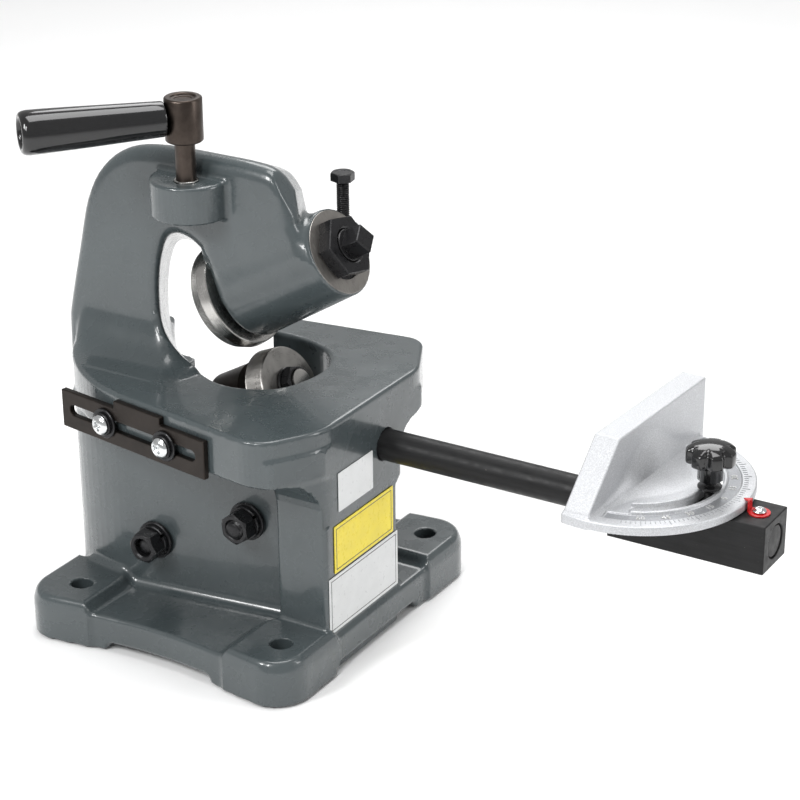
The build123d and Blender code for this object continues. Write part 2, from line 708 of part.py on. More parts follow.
# ---------------------------------------------------------------- guide rod and block
def rod_plane(x):
    """Plane across the guide rod; local z points along +X."""
    return Plane((x, MID_Y, ROD_Z), x_dir=(0, 1, 0), z_dir=(1, 0, 0))


def guide_rod():
    """Round guide rod fixed in the casting."""
    return chamfer(disc(rod_plane(ROD_X0), ROD_R, ROD_X1 - ROD_X0).edges().filter_by(GeomType.CIRCLE), 0.6)


def rod_set_screw():
    """Grub screw that locks the rod in the casting."""
    return disc(level(64, MID_Y, ROD_Z - 18), 3.0, 18 - ROD_R)


def guide_block():
    """Square block that slides on the rod and carries the protractor head."""
    half = BLOCK_WIDTH / 2
    body = box(BLOCK_X0, BLOCK_X1, MID_Y - half, MID_Y + half, ROD_Z - BLOCK_HEIGHT / 2, BLOCK_TOP)
    body = chamfer(body.edges(), 0.7)
    body -= disc(rod_plane(BLOCK_X0 - 1), ROD_R + FIT, BLOCK_X1 - BLOCK_X0 + 2)
    body -= disc(level(PIVOT_X, MID_Y, BLOCK_TOP - 4.5), 4.0, 5)
    body -= disc(level(PIVOT_X + SLOT_R, MID_Y, BLOCK_TOP - 4.5), 3.0, 5)
    body -= disc(level(POINTER_X, MID_Y, BLOCK_TOP - 4.5), 2.0, 5)
    body -= disc(wall_plane(300, MID_Y - ROD_R + 1, ROD_Z), 3.0, 10)
    return body


def block_set_screw():
    """Grub screw in the block's near side that holds it on the rod."""
    start = MID_Y - ROD_R - 0.1
    return disc(wall_plane(300, start, ROD_Z), 3.0, 5.4) - hexagon(wall_plane(300, start - 3.4, ROD_Z), 3.0, 3)


def miter_head():
    """Cast protractor head: half disc with scale band and arc slot, and an upright fence."""
    z0 = BLOCK_TOP + 0.3
    front_x = -FENCE_FRONT
    plate = Circle(HEAD_R) & Pos(front_x + 100, 0) * Rectangle(200, 200)
    body = extrude(level(0, 0, z0) * plate, amount=PLATE_THICK)
    band = Circle(BAND_R1) - Circle(BAND_R0)
    band &= Pos(front_x + FENCE_THICK + 103, 0) * Rectangle(200, 200)
    body -= extrude(level(0, 0, PLATE_TOP - BAND_DEPTH) * band, amount=5)
    ribs = Circle(SLOT_R + ARC_SLOT_HALF + RIB_WIDTH) - Circle(SLOT_R - ARC_SLOT_HALF - RIB_WIDTH)
    ribs &= Pos(front_x + FENCE_THICK + 108, 0) * Rectangle(200, 200)
    body += extrude(level(0, 0, PLATE_TOP - 1) * ribs, amount=RIB_HEIGHT + 1)
    corners = ((FENCE_Y0, z0), (FENCE_Y1, z0), (FENCE_Y1, FENCE_TOP), (FENCE_TOP_Y0, FENCE_TOP))
    fence_plan = Polyline(*corners, close=True)
    fence = extrude(Plane.YZ.offset(front_x) * make_face(fence_plan), amount=FENCE_THICK)
    body += fence
    back_x = front_x + FENCE_THICK
    gusset = ((back_x - 1, PLATE_TOP - 1), (back_x + 7, PLATE_TOP - 1), (back_x - 1, PLATE_TOP + 9))
    sweep = Plane.XZ * make_face(Polyline(*gusset, close=True))
    body += Pos(0, 35, 0) * extrude(sweep, amount=60)
    slot_face = Circle(SLOT_R + ARC_SLOT_HALF) - Circle(SLOT_R - ARC_SLOT_HALF)
    reach = 120.0
    half = math.radians(SLOT_SPAN)
    end_x = reach * math.cos(half)
    end_y = reach * math.sin(half)
    rays = ((0, 0), (end_x, -end_y), (reach, -reach * 0.4), (reach, reach * 0.4), (end_x, end_y))
    wedge = make_face(Polyline(*rays, close=True))
    body -= extrude(level(0, 0, z0 - 1) * (slot_face & wedge), amount=RIB_HEIGHT + PLATE_THICK + 4)
    body -= disc(level(0, 0, z0 - 1), 4.0 + FIT, 60)
    body -= disc(level(0, 0, PLATE_TOP - 1.5), PIVOT_POCKET_R, PIVOT_POCKET_HEIGHT)
    return head_frame(body)


def pivot_screw():
    """Shoulder screw that the head swings on."""
    body = disc(level(PIVOT_X, MID_Y, BLOCK_TOP - 4.4), 4.0, 4.4 + 0.3 + PLATE_THICK + 0.4)
    return body + disc(level(PIVOT_X, MID_Y, PLATE_TOP + 0.3), 7.5, 3.5)


def knob_stud():
    """Threaded stud that the clamp knob turns on."""
    return disc(level(PIVOT_X + SLOT_R, MID_Y, BLOCK_TOP - 4.4), 3.0, 28)


def knob_washer():
    """Washer between knob and slot."""
    return ring(level(PIVOT_X + SLOT_R, MID_Y, PLATE_TOP + RIB_HEIGHT + 0.3), 7.0, 3.0 + FIT, 1.5)


def clamp_knob():
    """Lobed plastic knob."""
    plan = Circle(KNOB_R - 1.5)
    for index in range(KNOB_LOBES):
        plan += Rot(0, 0, index * 360 / KNOB_LOBES) * Pos(KNOB_R - 3.4, 0) * Circle(3.4)
    body = extrude(level(0, 0, KNOB_Z0) * plan, amount=KNOB_Z1 - KNOB_Z0)
    body += disc(level(0, 0, KNOB_STEM_Z0), KNOB_STEM_R, KNOB_Z0 - KNOB_STEM_Z0 + 1)
    body -= disc(level(0, 0, KNOB_STEM_Z0 - 1), 3.0 + FIT, 17)
    return Pos(PIVOT_X + SLOT_R, MID_Y, 0) * body


def pointer():
    """Bent pointer: a round foot under its screw and a tip just over the scale."""
    foot = disc(level(0, 0, BLOCK_TOP), POINTER_R, 0.8) - disc(level(0, 0, BLOCK_TOP - 1), 2.0 + FIT, 3)
    lift = PLATE_TOP + 0.5 - BLOCK_TOP
    riser = box(-POINTER_R, 0.8 - POINTER_R, -2.5, 2.5, BLOCK_TOP, BLOCK_TOP + lift)
    tip = prism([(0.8 - POINTER_R, -2.5), (-POINTER_R - 3.5, 0), (0.8 - POINTER_R, 2.5)], BLOCK_TOP + lift,
                BLOCK_TOP + lift + 0.8)
    return Pos(POINTER_X, MID_Y, 0) * (foot + riser + tip)


def pointer_screw():
    """Small cross-head screw on the pointer."""
    body = disc(level(POINTER_X, MID_Y, BLOCK_TOP - 4.4), 2.0, 5.4)
    body += cone(level(POINTER_X, MID_Y, BLOCK_TOP + 1.0), 4.0, 2.8, 2.6)
    cross = Rot(0, 0, 30) * (Rectangle(4, 0.9) + Rectangle(0.9, 4))
    return body - extrude(level(POINTER_X, MID_Y, BLOCK_TOP + 2.4) * cross, amount=3)


# ---------------------------------------------------------------- plain plates
def front_plate(y0, y1, z0, z1):
    """A thin plate on the pedestal's front face."""
    plane = Plane((FRONT_X, (y0 + y1) / 2, (z0 + z1) / 2), x_dir=(0, 1, 0), z_dir=(1, 0, 0))
    return extrude(plane * RectangleRounded(y1 - y0, z1 - z0, 1.0), amount=0.5)


PARTS = {
    "frame_casting": frame_casting,
    "eccentric_sleeve": eccentric_sleeve,
    "sleeve_bushes": upper_bushes,
    "drive_shaft": drive_shaft,
    "upper_blade": upper_blade,
    "blade_key": blade_key,
    "blade_washer": blade_washer,
    "blade_screw": blade_screw,
    "clamp_bolt": clamp_bolt,
    "lower_blade": lower_blade,
    "lower_bush": lower_bush,
    "lower_axle": lower_axle,
    "axle_washer": axle_washer,
    "axle_nut": axle_nut,
    "lower_blade_carrier": lower_blade_carrier,
    "carrier_studs": carrier_studs,
    "stud_washers": stud_washers,
    "stud_spring_washers": stud_spring_washers,
    "stud_nuts": stud_nuts,
    "handle_spindle": handle_spindle,
    "handle_knuckle": handle_knuckle,
    "grip_bolt": grip_bolt,
    "handle_grip": handle_grip,
    "edge_bracket": edge_bracket,
    "bracket_washers": bracket_washers,
    "bracket_screws": bracket_screws,
    "guide_rod": guide_rod,
    "rod_set_screw": rod_set_screw,
    "guide_block": guide_block,
    "block_set_screw": block_set_screw,
    "miter_head": miter_head,
    "pivot_screw": pivot_screw,
    "knob_stud": knob_stud,
    "knob_washer": knob_washer,
    "clamp_knob": clamp_knob,
    "pointer": pointer,
    "pointer_screw": pointer_screw,
    "mark_plate": lambda: front_plate(-46, -7, 106, 131.5),
    "maker_plate": lambda: front_plate(-51.5, 16, 66.5, 98),
    "model_plate": lambda: front_plate(-58, 21, 27, 65),
}

os.makedirs("parts", exist_ok=True)
for name, make in PARTS.items():
    export_step(make(), "parts/" + name + ".step")
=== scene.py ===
"""Looks of the manual rolling shear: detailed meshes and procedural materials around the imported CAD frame.

Lengths are in millimetres until a mesh is made, and the casting is one implicit solid turned into a mesh."""

import json
import math

import bmesh
import bpy
import numpy as np
from mathutils import Matrix, Vector

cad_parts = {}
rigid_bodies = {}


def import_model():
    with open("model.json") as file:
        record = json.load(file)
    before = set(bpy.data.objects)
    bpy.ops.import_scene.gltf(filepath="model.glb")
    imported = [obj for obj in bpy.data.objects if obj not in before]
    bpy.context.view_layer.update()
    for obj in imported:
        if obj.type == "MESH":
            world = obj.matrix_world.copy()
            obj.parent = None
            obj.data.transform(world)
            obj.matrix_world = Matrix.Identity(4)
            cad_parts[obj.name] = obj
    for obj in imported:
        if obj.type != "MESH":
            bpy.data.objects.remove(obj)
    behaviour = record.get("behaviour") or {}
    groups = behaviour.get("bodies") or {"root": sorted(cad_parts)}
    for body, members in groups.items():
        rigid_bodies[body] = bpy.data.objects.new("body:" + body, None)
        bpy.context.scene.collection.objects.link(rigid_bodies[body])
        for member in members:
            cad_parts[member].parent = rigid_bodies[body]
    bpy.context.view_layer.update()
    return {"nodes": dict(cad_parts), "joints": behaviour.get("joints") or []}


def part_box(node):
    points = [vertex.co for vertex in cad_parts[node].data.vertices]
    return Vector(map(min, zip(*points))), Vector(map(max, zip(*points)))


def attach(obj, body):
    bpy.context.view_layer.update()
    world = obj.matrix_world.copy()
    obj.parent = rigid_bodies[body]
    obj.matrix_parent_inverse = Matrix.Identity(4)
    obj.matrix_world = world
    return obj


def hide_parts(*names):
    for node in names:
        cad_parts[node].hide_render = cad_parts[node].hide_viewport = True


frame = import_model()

MM = 0.001
for unused in [o for o in bpy.context.scene.objects if o.name in ("Cube", "Light", "Camera")]:
    bpy.data.objects.remove(unused)
JOINTS = {joint["name"]: joint for joint in frame["joints"]}


# ================================================================ places from the frame
def joint_point(name):
    """A joint's position in millimetres."""
    return np.array(JOINTS[name]["pos_m"], float) * 1000.0


def joint_axis(name):
    """A joint's unit axis."""
    axis = np.array(JOINTS[name]["axis"], float)
    return axis / np.linalg.norm(axis)


def node_box(node):
    """A node's lowest and highest corners in millimetres."""
    low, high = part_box(node)
    return np.array(low) * 1000.0, np.array(high) * 1000.0


UP = np.array((0.0, 0.0, 1.0))
EAST = np.array((1.0, 0.0, 0.0))
NORTH = np.array((0.0, 1.0, 0.0))
RING = joint_point("sleeve_turn")
DRIVE = joint_axis("sleeve_turn")
RISE = np.array((-DRIVE[2], 0.0, DRIVE[0]))
SHAFT = joint_point("blade_spin")
ROLL = joint_point("lower_blade_spin")
SPINDLE = joint_point("handle_turn")
GRIP = joint_point("grip_spin")
GRIP_AXIS = joint_axis("grip_spin")
SIDE_RUN = joint_axis("bracket_slide")
SIDE_OUT = np.array((SIDE_RUN[1], -SIDE_RUN[0], 0.0))
PIVOT = joint_point("head_swing")
KNOB = joint_point("knob_turn")
MID_Y = float(RING[1])
ROD_R = 10.0
ROD_Z = float(node_box("guide_rod")[0][2] + ROD_R)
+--
Required work:
Give again only the lines that run from the line with "record = json.load(file)" to the line with "frame = import_model()". Include both of those lines exactly as written.

Final answer:
        record = json.load(file)
    before = set(bpy.data.objects)
    bpy.ops.import_scene.gltf(filepath="model.glb")
    imported = [obj for obj in bpy.data.objects if obj not in before]
    bpy.context.view_layer.update()
    for obj in imported:
        if obj.type == "MESH":
            world = obj.matrix_world.copy()
            obj.parent = None
            obj.data.transform(world)
            obj.matrix_world = Matrix.Identity(4)
            cad_parts[obj.name] = obj
    for obj in imported:
        if obj.type != "MESH":
            bpy.data.objects.remove(obj)
    behaviour = record.get("behaviour") or {}
    groups = behaviour.get("bodies") or {"root": sorted(cad_parts)}
    for body, members in groups.items():
        rigid_bodies[body] = bpy.data.objects.new("body:" + body, None)
        bpy.context.scene.collection.objects.link(rigid_bodies[body])
        for member in members:
            cad_parts[member].parent = rigid_bodies[body]
    bpy.context.view_layer.update()
    return {"nodes": dict(cad_parts), "joints": behaviour.get("joints") or []}


def part_box(node):
    points = [vertex.co for vertex in cad_parts[node].data.vertices]
    return Vector(map(min, zip(*points))), Vector(map(max, zip(*points)))


def attach(obj, body):
    bpy.context.view_layer.update()
    world = obj.matrix_world.copy()
    obj.parent = rigid_bodies[body]
    obj.matrix_parent_inverse = Matrix.Identity(4)
    obj.matrix_world = world
    return obj


def hide_parts(*names):
    for node in names:
        cad_parts[node].hide_render = cad_parts[node].hide_viewport = True


frame = import_model()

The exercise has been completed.